Les projets pilotes ne portent pas sur le trafic lourd ferroviaire et routier d’un poids total de plus de 3,5 t. Par conséquent, les responsables des projets de transport de marchandises ne peuvent recueillir que des expériences très limitées.
La VAP demande un prix lié aux prestations – un concept global est nécessaire
Nous sommes conscients que les mécanismes de financement existants ne permettent pas une tarification de la mobilité liée aux prestations. En conséquence, les coûts réels et le degré d’autofinancement varient très fortement d’un mode de transport à l’autre ainsi qu’entre le trafic lourd de marchandises et le transport de voyageurs, et ils contiennent de mauvaises incitations en matière de mobilité et de développement territorial en Suisse.
La VAP recommande donc un concept global pour la structuration future des redevances de mobilité.

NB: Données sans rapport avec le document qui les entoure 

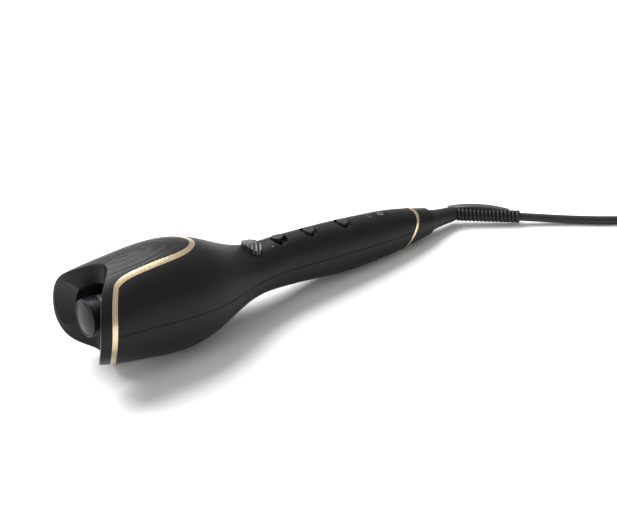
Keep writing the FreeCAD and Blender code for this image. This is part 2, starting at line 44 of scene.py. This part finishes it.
AXIS_START, AXIS_HEIGHT = 0.1810969, 0.0464
TO_MILLIMETRES = 1000
CAP_PLACE = Matrix.Translation((-AXIS_START, 0.0, AXIS_HEIGHT))
TO_FLOOR = CAP_PLACE @ Matrix.Rotation(TILT, 4, "Y") @ Matrix.Scale(0.001, 4)


def to_floor(point):
    return TO_FLOOR @ Vector(point)


# ------------------------------------------------------------------ camera
TURN = math.radians(36.4)
RISE = math.radians(33.0)
LEAN = Matrix.Rotation(math.radians(0.2), 4, "Y")  # of the whole camera, about the barrel cap
FROM_CAP = (-0.4292, -0.8391, 0.6473)
LENS, SENSOR = 96.68, 36.0


def make_camera():
    data = bpy.data.cameras.new("camera")
    data.lens = LENS
    data.sensor_width = SENSOR
    camera = bpy.data.objects.new("camera", data)
    bpy.context.collection.objects.link(camera)
    right = Vector((math.cos(TURN), -math.sin(TURN), 0))
    up = Vector((math.sin(TURN) * math.sin(RISE), math.cos(TURN) * math.sin(RISE), math.cos(RISE)))
    back = right.cross(up)
    axes = Matrix((right, up, back)).transposed().to_4x4()
    place = to_floor((0, 0, 0)) + LEAN @ Vector(FROM_CAP)
    camera.matrix_world = Matrix.Translation(place) @ LEAN @ axes
    bpy.context.scene.camera = camera


make_camera()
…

Ce faisant, il conviendra de remanier les mesures relatives aux différents sous-objectifs en évitant les conflits d’intérêts et en tenant compte de tous les développements techniques.
En tant que porte-parole du secteur des chargeurs, nous adhérons aux principes suivants:
- La logistique et le transport de marchandises – notamment le fret routier – sont des facteurs essentiels de la performance de la Suisse comme site économique intégré dans un réseau international et de l’approvisionnement du pays. La politique d’urbanisation, de transport et d’infrastructure doit continuer à garantir cela.
- Le trafic (de marchandises) est géré d’une manière aussi axée que possible sur les besoins et aussi respectueuse que possible de l’environnement et des ressources.
- Les conditions-cadres et le développement des infrastructures contribuent à la réalisation des deux premières prémisses grâce à des incitations, des capacités d’infrastructure suffisantes et à la promotion des innovations.
- Les coûts d’infrastructure et de transport sont soumis au principe de causalité. Idéalement, tous les usagers du transport de voyageurs et du transport de marchandises couvrent leurs coûts d’exploitation et d’infrastructure ainsi que les coûts d’origine externe (principe du solde).